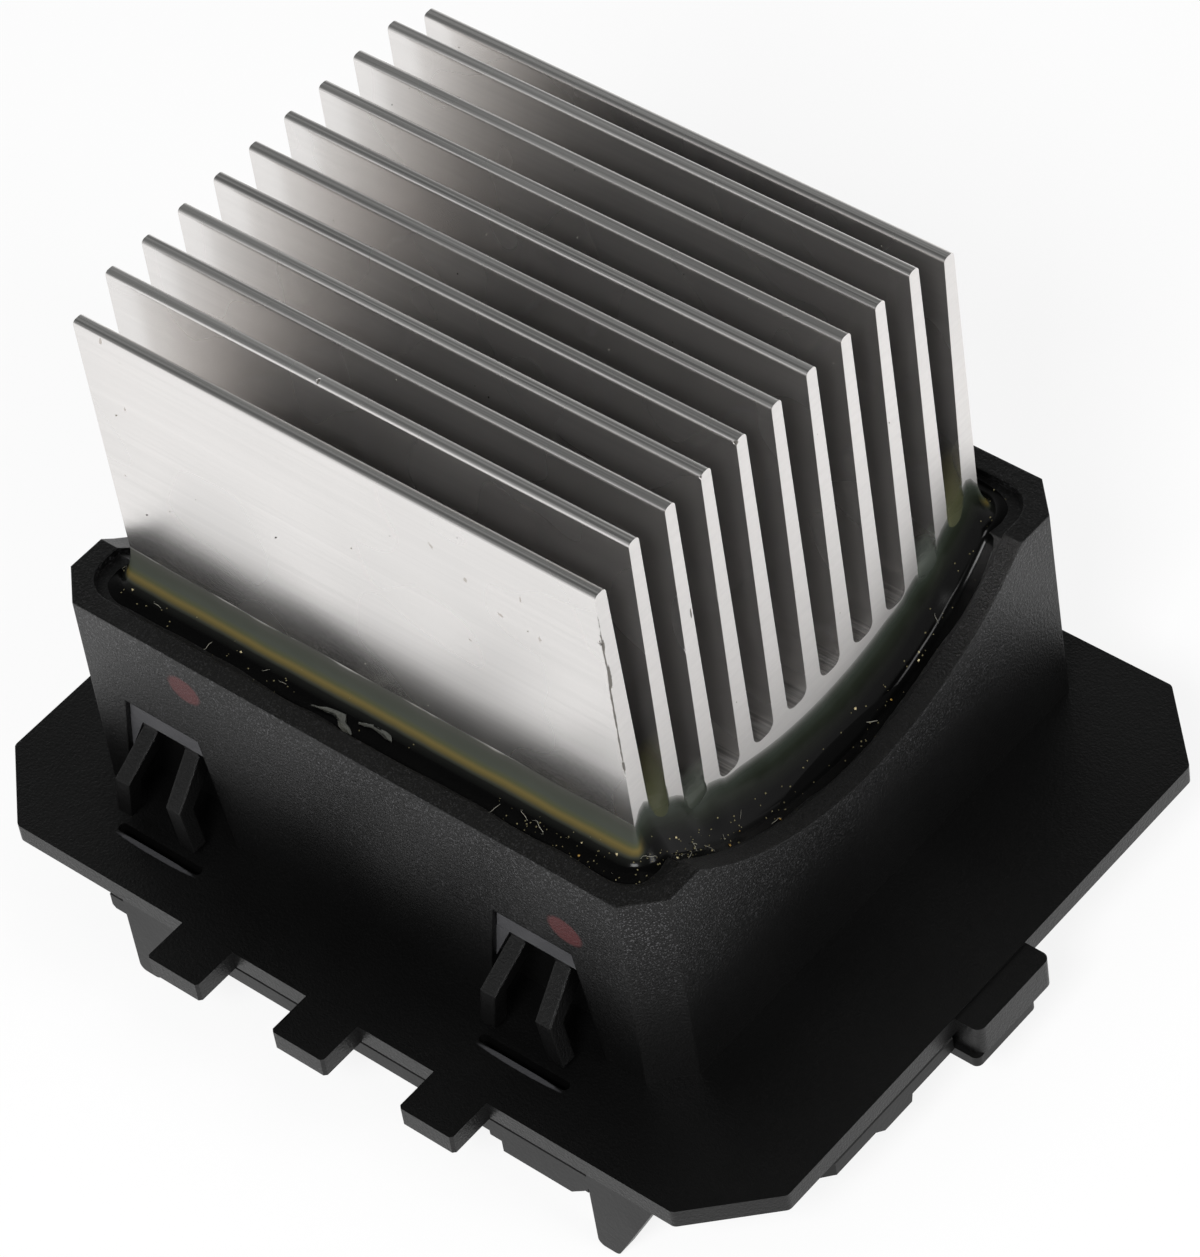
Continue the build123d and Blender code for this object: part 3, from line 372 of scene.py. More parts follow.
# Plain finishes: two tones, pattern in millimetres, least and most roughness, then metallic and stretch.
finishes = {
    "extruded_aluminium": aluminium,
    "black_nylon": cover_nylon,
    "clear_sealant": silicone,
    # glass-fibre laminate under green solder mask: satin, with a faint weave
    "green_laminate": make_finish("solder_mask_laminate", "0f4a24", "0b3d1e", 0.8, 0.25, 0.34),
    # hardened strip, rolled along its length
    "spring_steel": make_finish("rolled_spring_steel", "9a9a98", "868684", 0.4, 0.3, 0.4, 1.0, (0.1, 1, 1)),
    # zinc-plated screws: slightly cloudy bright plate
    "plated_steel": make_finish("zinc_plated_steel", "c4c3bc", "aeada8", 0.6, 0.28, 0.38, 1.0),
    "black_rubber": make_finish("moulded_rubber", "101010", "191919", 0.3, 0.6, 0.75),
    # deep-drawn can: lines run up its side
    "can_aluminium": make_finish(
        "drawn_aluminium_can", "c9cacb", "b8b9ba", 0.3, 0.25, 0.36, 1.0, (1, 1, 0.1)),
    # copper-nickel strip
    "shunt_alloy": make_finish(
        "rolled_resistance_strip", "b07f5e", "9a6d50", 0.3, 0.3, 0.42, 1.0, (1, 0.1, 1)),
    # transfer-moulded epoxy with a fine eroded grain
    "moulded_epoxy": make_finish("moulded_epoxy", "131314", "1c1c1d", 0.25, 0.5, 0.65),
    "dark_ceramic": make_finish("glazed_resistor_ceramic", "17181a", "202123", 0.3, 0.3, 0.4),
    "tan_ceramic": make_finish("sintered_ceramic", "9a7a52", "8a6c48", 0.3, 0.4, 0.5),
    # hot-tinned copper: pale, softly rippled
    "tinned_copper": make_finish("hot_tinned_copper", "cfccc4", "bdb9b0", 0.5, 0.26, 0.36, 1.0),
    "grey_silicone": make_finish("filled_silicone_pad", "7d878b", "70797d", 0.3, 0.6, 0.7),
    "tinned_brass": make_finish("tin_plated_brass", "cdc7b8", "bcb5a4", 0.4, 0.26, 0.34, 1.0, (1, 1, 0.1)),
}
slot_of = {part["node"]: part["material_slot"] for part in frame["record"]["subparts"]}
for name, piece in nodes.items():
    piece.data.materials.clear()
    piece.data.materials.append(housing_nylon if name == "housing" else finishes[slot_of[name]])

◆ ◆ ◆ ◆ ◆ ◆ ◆

# Aim of the exercise:
Copy all the lines, exactly.

# Exercise solution:
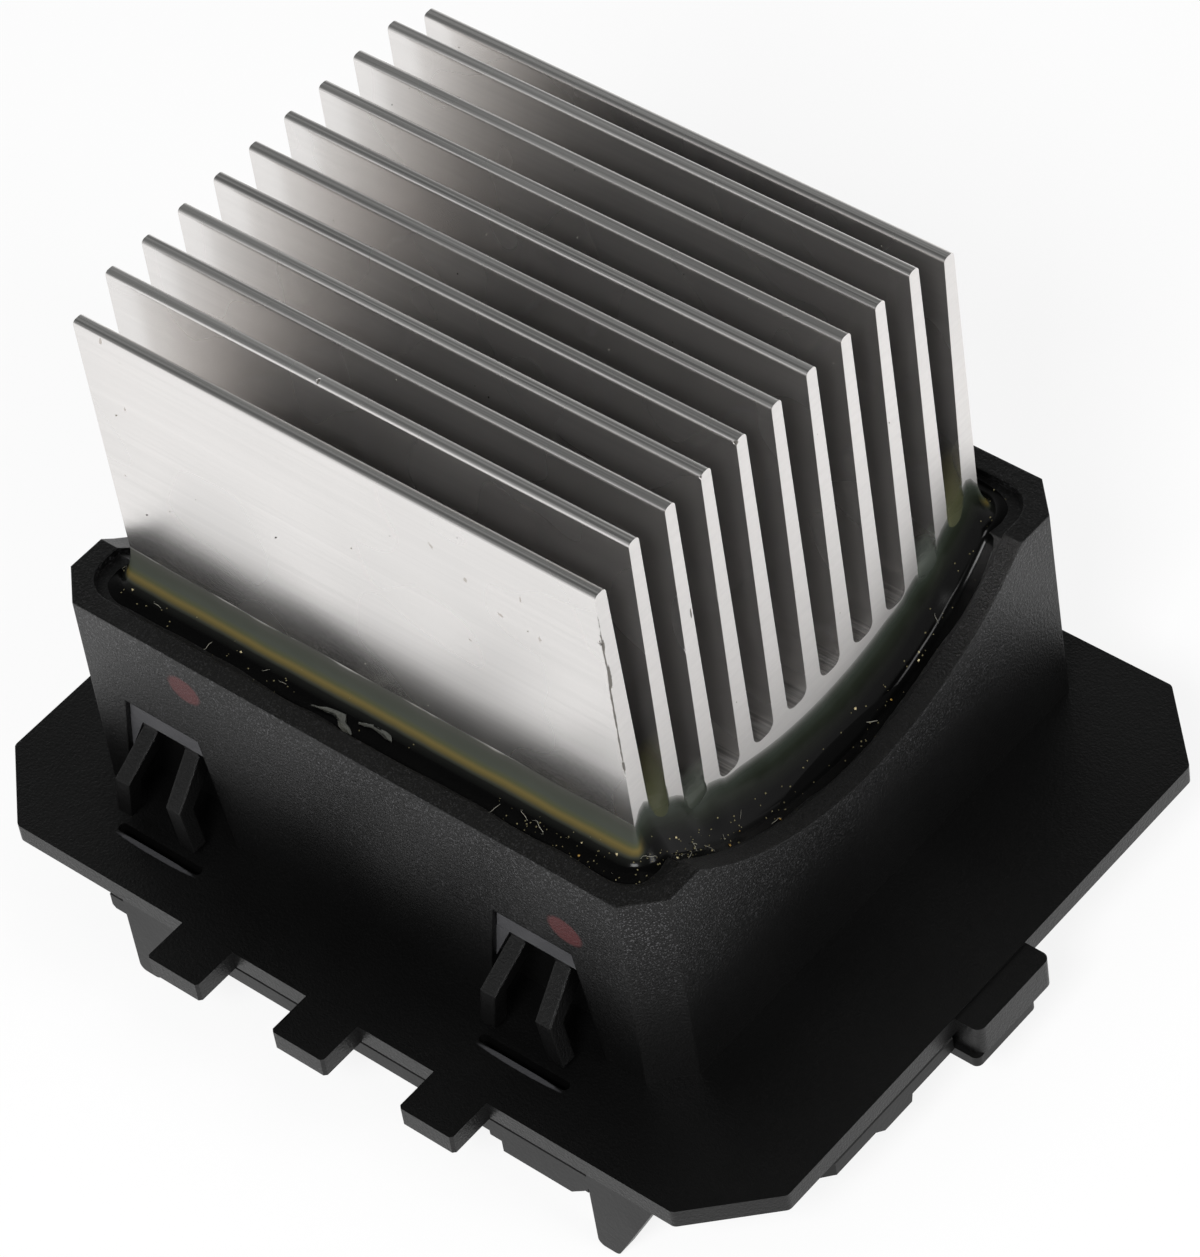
Continue the build123d and Blender code for this object: part 3, from line 372 of scene.py. More parts follow.
# Plain finishes: two tones, pattern in millimetres, least and most roughness, then metallic and stretch.
finishes = {
    "extruded_aluminium": aluminium,
    "black_nylon": cover_nylon,
    "clear_sealant": silicone,
    # glass-fibre laminate under green solder mask: satin, with a faint weave
    "green_laminate": make_finish("solder_mask_laminate", "0f4a24", "0b3d1e", 0.8, 0.25, 0.34),
    # hardened strip, rolled along its length
    "spring_steel": make_finish("rolled_spring_steel", "9a9a98", "868684", 0.4, 0.3, 0.4, 1.0, (0.1, 1, 1)),
    # zinc-plated screws: slightly cloudy bright plate
    "plated_steel": make_finish("zinc_plated_steel", "c4c3bc", "aeada8", 0.6, 0.28, 0.38, 1.0),
    "black_rubber": make_finish("moulded_rubber", "101010", "191919", 0.3, 0.6, 0.75),
    # deep-drawn can: lines run up its side
    "can_aluminium": make_finish(
        "drawn_aluminium_can", "c9cacb", "b8b9ba", 0.3, 0.25, 0.36, 1.0, (1, 1, 0.1)),
    # copper-nickel strip
    "shunt_alloy": make_finish(
        "rolled_resistance_strip", "b07f5e", "9a6d50", 0.3, 0.3, 0.42, 1.0, (1, 0.1, 1)),
    # transfer-moulded epoxy with a fine eroded grain
    "moulded_epoxy": make_finish("moulded_epoxy", "131314", "1c1c1d", 0.25, 0.5, 0.65),
    "dark_ceramic": make_finish("glazed_resistor_ceramic", "17181a", "202123", 0.3, 0.3, 0.4),
    "tan_ceramic": make_finish("sintered_ceramic", "9a7a52", "8a6c48", 0.3, 0.4, 0.5),
    # hot-tinned copper: pale, softly rippled
    "tinned_copper": make_finish("hot_tinned_copper", "cfccc4", "bdb9b0", 0.5, 0.26, 0.36, 1.0),
    "grey_silicone": make_finish("filled_silicone_pad", "7d878b", "70797d", 0.3, 0.6, 0.7),
    "tinned_brass": make_finish("tin_plated_brass", "cdc7b8", "bcb5a4", 0.4, 0.26, 0.34, 1.0, (1, 1, 0.1)),
}
slot_of = {part["node"]: part["material_slot"] for part in frame["record"]["subparts"]}
for name, piece in nodes.items():
    piece.data.materials.clear()
    piece.data.materials.append(housing_nylon if name == "housing" else finishes[slot_of[name]])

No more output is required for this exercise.